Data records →
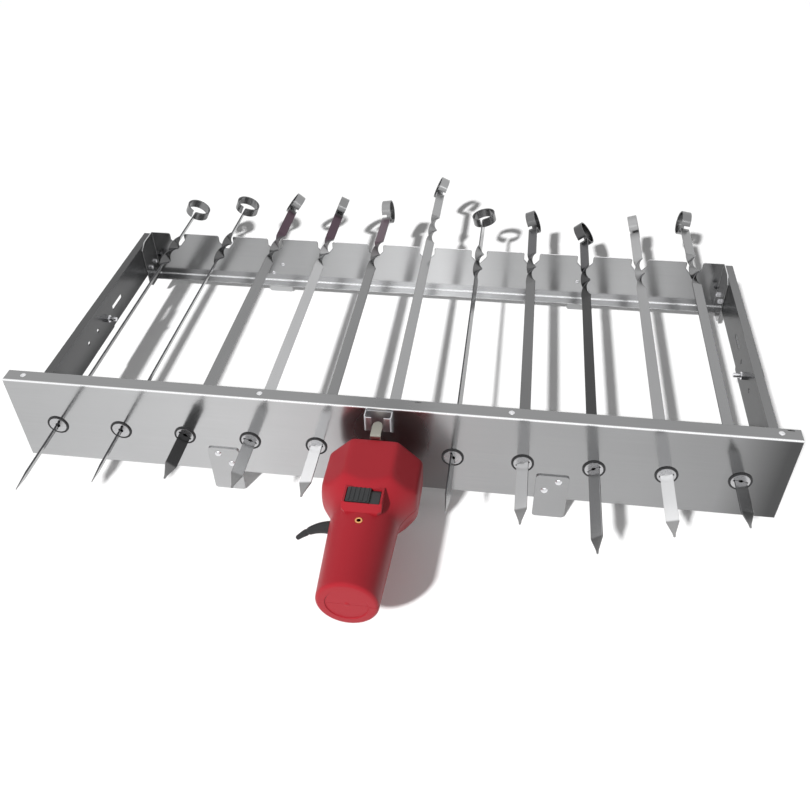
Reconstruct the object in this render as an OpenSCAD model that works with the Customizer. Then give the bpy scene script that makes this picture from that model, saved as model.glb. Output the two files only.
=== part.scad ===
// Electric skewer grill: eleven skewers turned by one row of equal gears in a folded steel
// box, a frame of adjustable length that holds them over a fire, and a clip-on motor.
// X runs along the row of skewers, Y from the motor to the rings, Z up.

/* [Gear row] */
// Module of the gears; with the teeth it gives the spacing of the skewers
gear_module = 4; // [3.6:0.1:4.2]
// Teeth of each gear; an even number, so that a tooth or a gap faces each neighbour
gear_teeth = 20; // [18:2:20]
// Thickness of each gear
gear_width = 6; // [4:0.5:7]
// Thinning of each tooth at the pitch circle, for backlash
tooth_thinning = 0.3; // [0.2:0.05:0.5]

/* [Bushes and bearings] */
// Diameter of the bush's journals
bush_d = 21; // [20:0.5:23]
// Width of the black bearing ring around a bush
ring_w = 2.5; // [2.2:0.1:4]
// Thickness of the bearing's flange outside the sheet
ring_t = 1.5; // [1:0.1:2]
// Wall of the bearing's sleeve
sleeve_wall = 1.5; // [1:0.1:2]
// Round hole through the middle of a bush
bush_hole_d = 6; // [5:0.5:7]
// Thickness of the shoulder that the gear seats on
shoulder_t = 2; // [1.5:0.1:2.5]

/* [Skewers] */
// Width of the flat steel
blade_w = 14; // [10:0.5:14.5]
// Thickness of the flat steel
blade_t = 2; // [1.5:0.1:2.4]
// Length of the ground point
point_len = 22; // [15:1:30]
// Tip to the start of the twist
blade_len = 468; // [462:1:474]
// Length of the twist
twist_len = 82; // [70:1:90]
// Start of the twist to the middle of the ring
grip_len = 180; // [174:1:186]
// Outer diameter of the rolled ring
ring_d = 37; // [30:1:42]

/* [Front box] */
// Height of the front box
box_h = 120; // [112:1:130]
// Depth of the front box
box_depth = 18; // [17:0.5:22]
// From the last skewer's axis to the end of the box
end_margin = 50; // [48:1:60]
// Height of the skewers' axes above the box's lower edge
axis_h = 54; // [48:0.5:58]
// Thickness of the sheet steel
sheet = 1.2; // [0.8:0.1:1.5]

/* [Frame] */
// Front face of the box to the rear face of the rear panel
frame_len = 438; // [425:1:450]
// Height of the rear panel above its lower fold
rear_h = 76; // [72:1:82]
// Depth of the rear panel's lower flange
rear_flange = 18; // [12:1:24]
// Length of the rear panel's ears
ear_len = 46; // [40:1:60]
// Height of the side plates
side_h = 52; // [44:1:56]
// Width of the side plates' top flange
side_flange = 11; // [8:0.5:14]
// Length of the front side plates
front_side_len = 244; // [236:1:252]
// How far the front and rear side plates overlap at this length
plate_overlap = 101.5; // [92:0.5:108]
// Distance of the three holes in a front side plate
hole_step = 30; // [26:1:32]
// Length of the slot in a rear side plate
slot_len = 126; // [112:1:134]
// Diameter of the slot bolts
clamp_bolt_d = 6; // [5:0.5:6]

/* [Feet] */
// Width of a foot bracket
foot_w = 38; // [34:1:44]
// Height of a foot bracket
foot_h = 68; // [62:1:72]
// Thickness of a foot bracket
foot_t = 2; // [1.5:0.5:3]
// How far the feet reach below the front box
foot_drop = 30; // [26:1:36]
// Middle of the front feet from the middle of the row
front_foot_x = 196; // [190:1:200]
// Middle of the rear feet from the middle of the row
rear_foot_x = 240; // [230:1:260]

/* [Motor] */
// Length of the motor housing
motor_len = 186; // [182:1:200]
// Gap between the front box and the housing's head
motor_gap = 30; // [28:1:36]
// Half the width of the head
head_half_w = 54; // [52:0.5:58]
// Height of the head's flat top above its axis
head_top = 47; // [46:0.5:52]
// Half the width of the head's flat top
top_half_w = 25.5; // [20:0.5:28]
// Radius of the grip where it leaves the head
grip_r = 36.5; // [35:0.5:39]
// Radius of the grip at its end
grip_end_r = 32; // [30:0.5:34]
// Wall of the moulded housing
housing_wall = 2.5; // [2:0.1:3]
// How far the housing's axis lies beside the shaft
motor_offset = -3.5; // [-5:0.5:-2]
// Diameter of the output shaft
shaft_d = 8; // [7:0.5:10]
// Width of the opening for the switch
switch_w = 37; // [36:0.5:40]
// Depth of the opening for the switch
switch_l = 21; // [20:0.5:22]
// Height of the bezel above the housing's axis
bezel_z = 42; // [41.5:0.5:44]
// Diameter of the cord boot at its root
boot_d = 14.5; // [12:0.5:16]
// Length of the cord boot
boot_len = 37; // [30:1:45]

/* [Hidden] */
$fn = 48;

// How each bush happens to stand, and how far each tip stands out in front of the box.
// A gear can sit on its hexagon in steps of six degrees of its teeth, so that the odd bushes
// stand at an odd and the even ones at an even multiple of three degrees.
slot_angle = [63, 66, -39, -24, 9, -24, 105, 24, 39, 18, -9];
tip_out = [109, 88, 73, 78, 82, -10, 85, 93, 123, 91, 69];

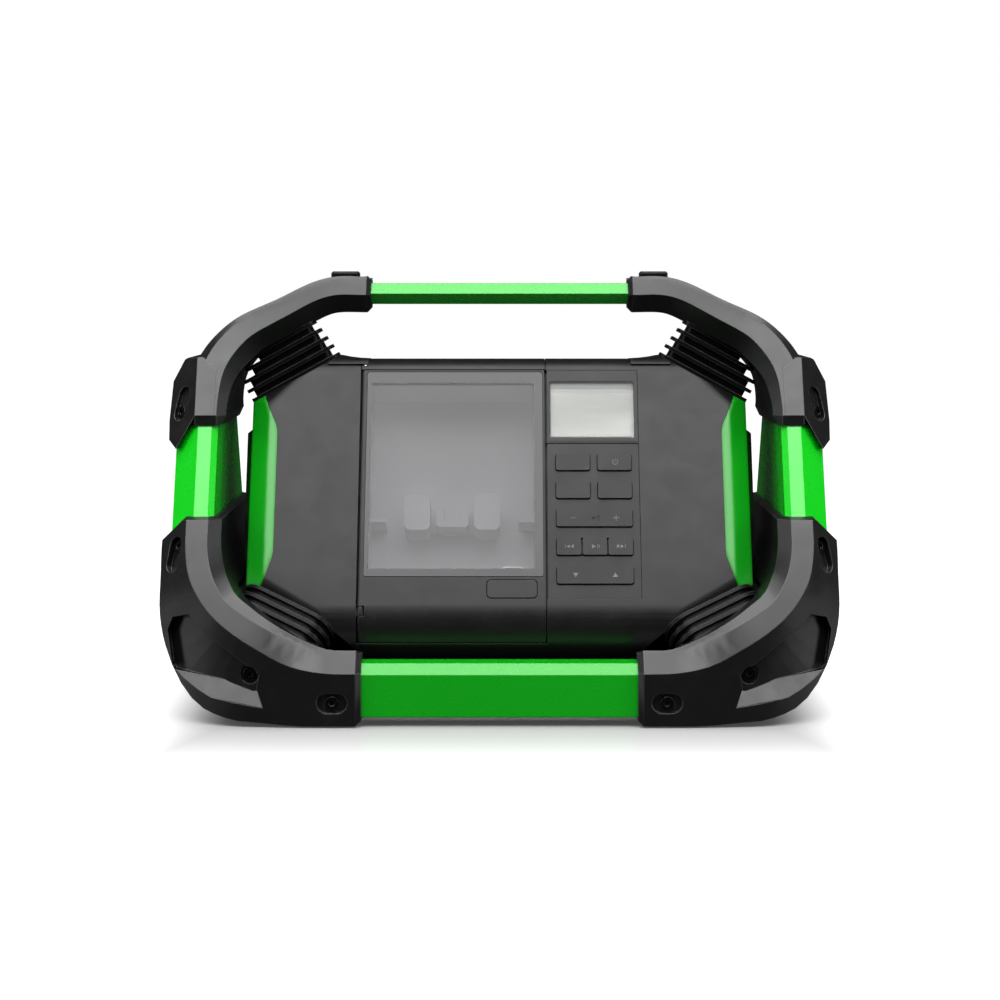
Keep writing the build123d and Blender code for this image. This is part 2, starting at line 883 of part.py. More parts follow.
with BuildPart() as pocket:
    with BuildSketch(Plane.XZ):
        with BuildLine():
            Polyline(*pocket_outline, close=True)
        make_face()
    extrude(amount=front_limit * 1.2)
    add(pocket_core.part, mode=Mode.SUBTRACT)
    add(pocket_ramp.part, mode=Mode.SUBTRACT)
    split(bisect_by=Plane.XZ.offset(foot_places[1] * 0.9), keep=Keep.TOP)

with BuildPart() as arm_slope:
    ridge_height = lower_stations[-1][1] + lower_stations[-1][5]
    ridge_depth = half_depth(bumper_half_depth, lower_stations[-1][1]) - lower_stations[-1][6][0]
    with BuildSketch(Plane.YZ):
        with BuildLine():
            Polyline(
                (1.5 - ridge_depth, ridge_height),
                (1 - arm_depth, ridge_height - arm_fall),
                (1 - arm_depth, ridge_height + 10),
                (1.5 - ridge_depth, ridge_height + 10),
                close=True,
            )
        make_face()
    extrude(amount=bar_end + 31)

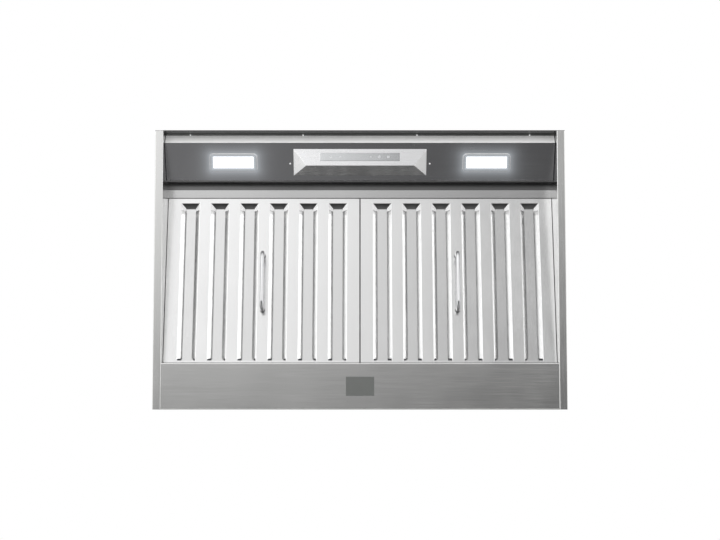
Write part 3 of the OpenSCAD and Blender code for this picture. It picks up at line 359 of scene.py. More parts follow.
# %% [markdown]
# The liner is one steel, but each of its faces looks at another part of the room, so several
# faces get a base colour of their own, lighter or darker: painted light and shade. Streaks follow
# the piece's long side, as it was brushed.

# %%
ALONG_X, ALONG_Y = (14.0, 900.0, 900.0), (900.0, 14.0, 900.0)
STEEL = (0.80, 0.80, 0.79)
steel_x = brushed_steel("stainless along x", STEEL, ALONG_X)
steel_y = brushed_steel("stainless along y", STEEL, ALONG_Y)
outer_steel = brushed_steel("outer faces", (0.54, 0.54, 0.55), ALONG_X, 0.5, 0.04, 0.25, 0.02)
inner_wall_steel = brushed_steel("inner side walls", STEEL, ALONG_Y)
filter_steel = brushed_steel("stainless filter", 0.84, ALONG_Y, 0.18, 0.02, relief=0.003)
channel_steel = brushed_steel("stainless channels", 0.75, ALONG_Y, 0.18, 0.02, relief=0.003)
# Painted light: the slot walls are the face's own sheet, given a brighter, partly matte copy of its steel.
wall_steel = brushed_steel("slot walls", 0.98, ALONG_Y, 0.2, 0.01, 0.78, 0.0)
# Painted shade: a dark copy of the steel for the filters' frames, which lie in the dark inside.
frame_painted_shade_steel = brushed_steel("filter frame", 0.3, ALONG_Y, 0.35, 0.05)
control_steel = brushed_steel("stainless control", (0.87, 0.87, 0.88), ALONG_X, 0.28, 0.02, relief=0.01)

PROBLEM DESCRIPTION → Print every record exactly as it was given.

REPLY →
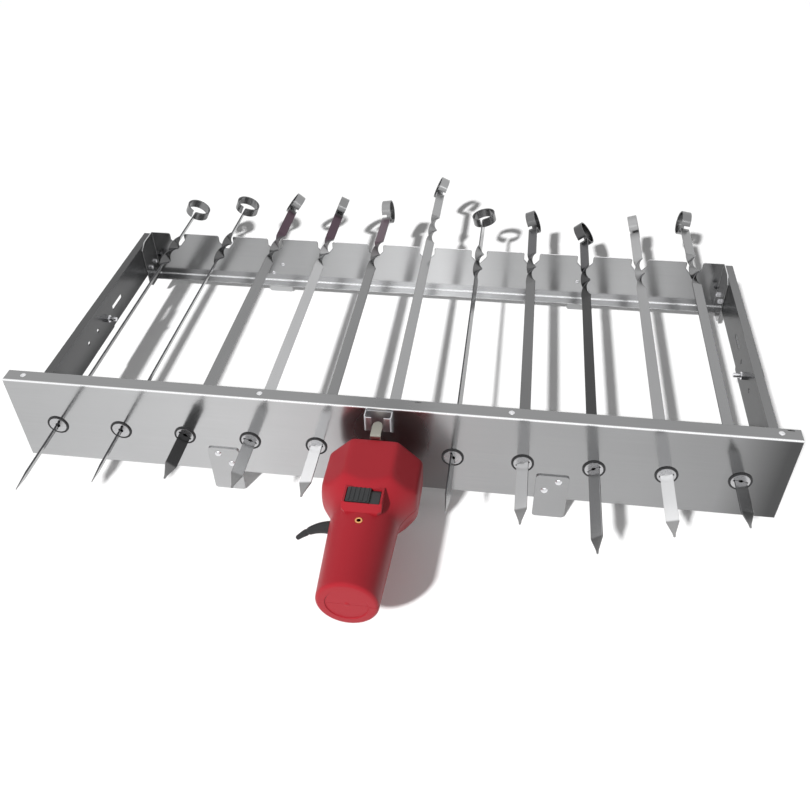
Reconstruct the object in this render as an OpenSCAD model that works with the Customizer. Then give the bpy scene script that makes this picture from that model, saved as model.glb. Output the two files only.
=== part.scad ===
// Electric skewer grill: eleven skewers turned by one row of equal gears in a folded steel
// box, a frame of adjustable length that holds them over a fire, and a clip-on motor.
// X runs along the row of skewers, Y from the motor to the rings, Z up.

/* [Gear row] */
// Module of the gears; with the teeth it gives the spacing of the skewers
gear_module = 4; // [3.6:0.1:4.2]
// Teeth of each gear; an even number, so that a tooth or a gap faces each neighbour
gear_teeth = 20; // [18:2:20]
// Thickness of each gear
gear_width = 6; // [4:0.5:7]
// Thinning of each tooth at the pitch circle, for backlash
tooth_thinning = 0.3; // [0.2:0.05:0.5]

/* [Bushes and bearings] */
// Diameter of the bush's journals
bush_d = 21; // [20:0.5:23]
// Width of the black bearing ring around a bush
ring_w = 2.5; // [2.2:0.1:4]
// Thickness of the bearing's flange outside the sheet
ring_t = 1.5; // [1:0.1:2]
// Wall of the bearing's sleeve
sleeve_wall = 1.5; // [1:0.1:2]
// Round hole through the middle of a bush
bush_hole_d = 6; // [5:0.5:7]
// Thickness of the shoulder that the gear seats on
shoulder_t = 2; // [1.5:0.1:2.5]

/* [Skewers] */
// Width of the flat steel
blade_w = 14; // [10:0.5:14.5]
// Thickness of the flat steel
blade_t = 2; // [1.5:0.1:2.4]
// Length of the ground point
point_len = 22; // [15:1:30]
// Tip to the start of the twist
blade_len = 468; // [462:1:474]
// Length of the twist
twist_len = 82; // [70:1:90]
// Start of the twist to the middle of the ring
grip_len = 180; // [174:1:186]
// Outer diameter of the rolled ring
ring_d = 37; // [30:1:42]

/* [Front box] */
// Height of the front box
box_h = 120; // [112:1:130]
// Depth of the front box
box_depth = 18; // [17:0.5:22]
// From the last skewer's axis to the end of the box
end_margin = 50; // [48:1:60]
// Height of the skewers' axes above the box's lower edge
axis_h = 54; // [48:0.5:58]
// Thickness of the sheet steel
sheet = 1.2; // [0.8:0.1:1.5]

/* [Frame] */
// Front face of the box to the rear face of the rear panel
frame_len = 438; // [425:1:450]
// Height of the rear panel above its lower fold
rear_h = 76; // [72:1:82]
// Depth of the rear panel's lower flange
rear_flange = 18; // [12:1:24]
// Length of the rear panel's ears
ear_len = 46; // [40:1:60]
// Height of the side plates
side_h = 52; // [44:1:56]
// Width of the side plates' top flange
side_flange = 11; // [8:0.5:14]
// Length of the front side plates
front_side_len = 244; // [236:1:252]
// How far the front and rear side plates overlap at this length
plate_overlap = 101.5; // [92:0.5:108]
// Distance of the three holes in a front side plate
hole_step = 30; // [26:1:32]
// Length of the slot in a rear side plate
slot_len = 126; // [112:1:134]
// Diameter of the slot bolts
clamp_bolt_d = 6; // [5:0.5:6]

/* [Feet] */
// Width of a foot bracket
foot_w = 38; // [34:1:44]
// Height of a foot bracket
foot_h = 68; // [62:1:72]
// Thickness of a foot bracket
foot_t = 2; // [1.5:0.5:3]
// How far the feet reach below the front box
foot_drop = 30; // [26:1:36]
// Middle of the front feet from the middle of the row
front_foot_x = 196; // [190:1:200]
// Middle of the rear feet from the middle of the row
rear_foot_x = 240; // [230:1:260]

/* [Motor] */
// Length of the motor housing
motor_len = 186; // [182:1:200]
// Gap between the front box and the housing's head
motor_gap = 30; // [28:1:36]
// Half the width of the head
head_half_w = 54; // [52:0.5:58]
// Height of the head's flat top above its axis
head_top = 47; // [46:0.5:52]
// Half the width of the head's flat top
top_half_w = 25.5; // [20:0.5:28]
// Radius of the grip where it leaves the head
grip_r = 36.5; // [35:0.5:39]
// Radius of the grip at its end
grip_end_r = 32; // [30:0.5:34]
// Wall of the moulded housing
housing_wall = 2.5; // [2:0.1:3]
// How far the housing's axis lies beside the shaft
motor_offset = -3.5; // [-5:0.5:-2]
// Diameter of the output shaft
shaft_d = 8; // [7:0.5:10]
// Width of the opening for the switch
switch_w = 37; // [36:0.5:40]
// Depth of the opening for the switch
switch_l = 21; // [20:0.5:22]
// Height of the bezel above the housing's axis
bezel_z = 42; // [41.5:0.5:44]
// Diameter of the cord boot at its root
boot_d = 14.5; // [12:0.5:16]
// Length of the cord boot
boot_len = 37; // [30:1:45]

/* [Hidden] */
$fn = 48;

// How each bush happens to stand, and how far each tip stands out in front of the box.
// A gear can sit on its hexagon in steps of six degrees of its teeth, so that the odd bushes
// stand at an odd and the even ones at an even multiple of three degrees.
slot_angle = [63, 66, -39, -24, 9, -24, 105, 24, 39, 18, -9];
tip_out = [109, 88, 73, 78, 82, -10, 85, 93, 123, 91, 69];

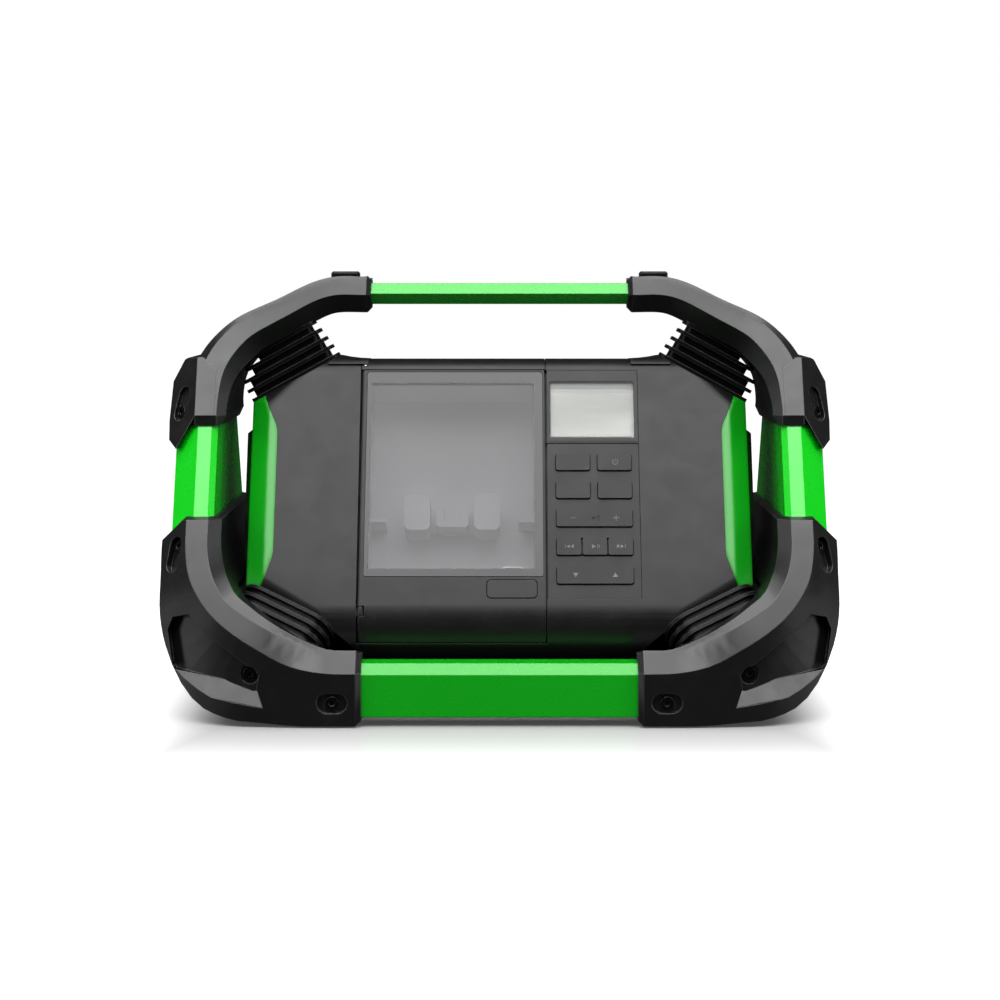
Keep writing the build123d and Blender code for this image. This is part 2, starting at line 883 of part.py. More parts follow.
with BuildPart() as pocket:
    with BuildSketch(Plane.XZ):
        with BuildLine():
            Polyline(*pocket_outline, close=True)
        make_face()
    extrude(amount=front_limit * 1.2)
    add(pocket_core.part, mode=Mode.SUBTRACT)
    add(pocket_ramp.part, mode=Mode.SUBTRACT)
    split(bisect_by=Plane.XZ.offset(foot_places[1] * 0.9), keep=Keep.TOP)

with BuildPart() as arm_slope:
    ridge_height = lower_stations[-1][1] + lower_stations[-1][5]
    ridge_depth = half_depth(bumper_half_depth, lower_stations[-1][1]) - lower_stations[-1][6][0]
    with BuildSketch(Plane.YZ):
        with BuildLine():
            Polyline(
                (1.5 - ridge_depth, ridge_height),
                (1 - arm_depth, ridge_height - arm_fall),
                (1 - arm_depth, ridge_height + 10),
                (1.5 - ridge_depth, ridge_height + 10),
                close=True,
            )
        make_face()
    extrude(amount=bar_end + 31)

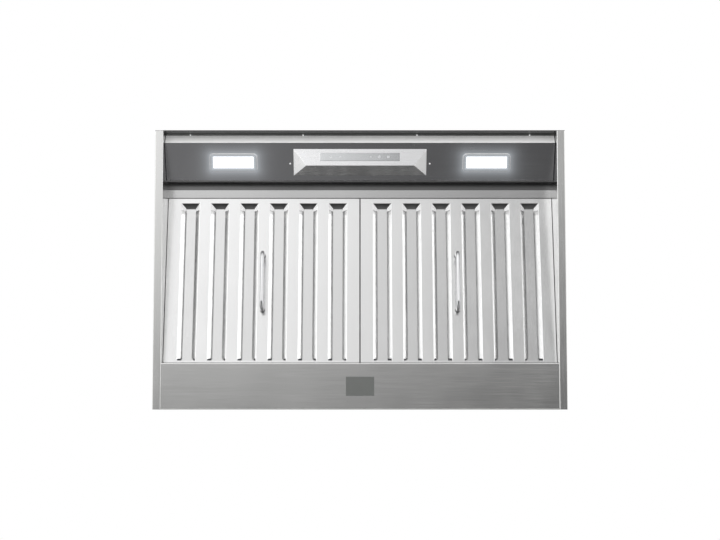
Write part 3 of the OpenSCAD and Blender code for this picture. It picks up at line 359 of scene.py. More parts follow.
# %% [markdown]
# The liner is one steel, but each of its faces looks at another part of the room, so several
# faces get a base colour of their own, lighter or darker: painted light and shade. Streaks follow
# the piece's long side, as it was brushed.

# %%
ALONG_X, ALONG_Y = (14.0, 900.0, 900.0), (900.0, 14.0, 900.0)
STEEL = (0.80, 0.80, 0.79)
steel_x = brushed_steel("stainless along x", STEEL, ALONG_X)
steel_y = brushed_steel("stainless along y", STEEL, ALONG_Y)
outer_steel = brushed_steel("outer faces", (0.54, 0.54, 0.55), ALONG_X, 0.5, 0.04, 0.25, 0.02)
inner_wall_steel = brushed_steel("inner side walls", STEEL, ALONG_Y)
filter_steel = brushed_steel("stainless filter", 0.84, ALONG_Y, 0.18, 0.02, relief=0.003)
channel_steel = brushed_steel("stainless channels", 0.75, ALONG_Y, 0.18, 0.02, relief=0.003)
# Painted light: the slot walls are the face's own sheet, given a brighter, partly matte copy of its steel.
wall_steel = brushed_steel("slot walls", 0.98, ALONG_Y, 0.2, 0.01, 0.78, 0.0)
# Painted shade: a dark copy of the steel for the filters' frames, which lie in the dark inside.
frame_painted_shade_steel = brushed_steel("filter frame", 0.3, ALONG_Y, 0.35, 0.05)
control_steel = brushed_steel("stainless control", (0.87, 0.87, 0.88), ALONG_X, 0.28, 0.02, relief=0.01)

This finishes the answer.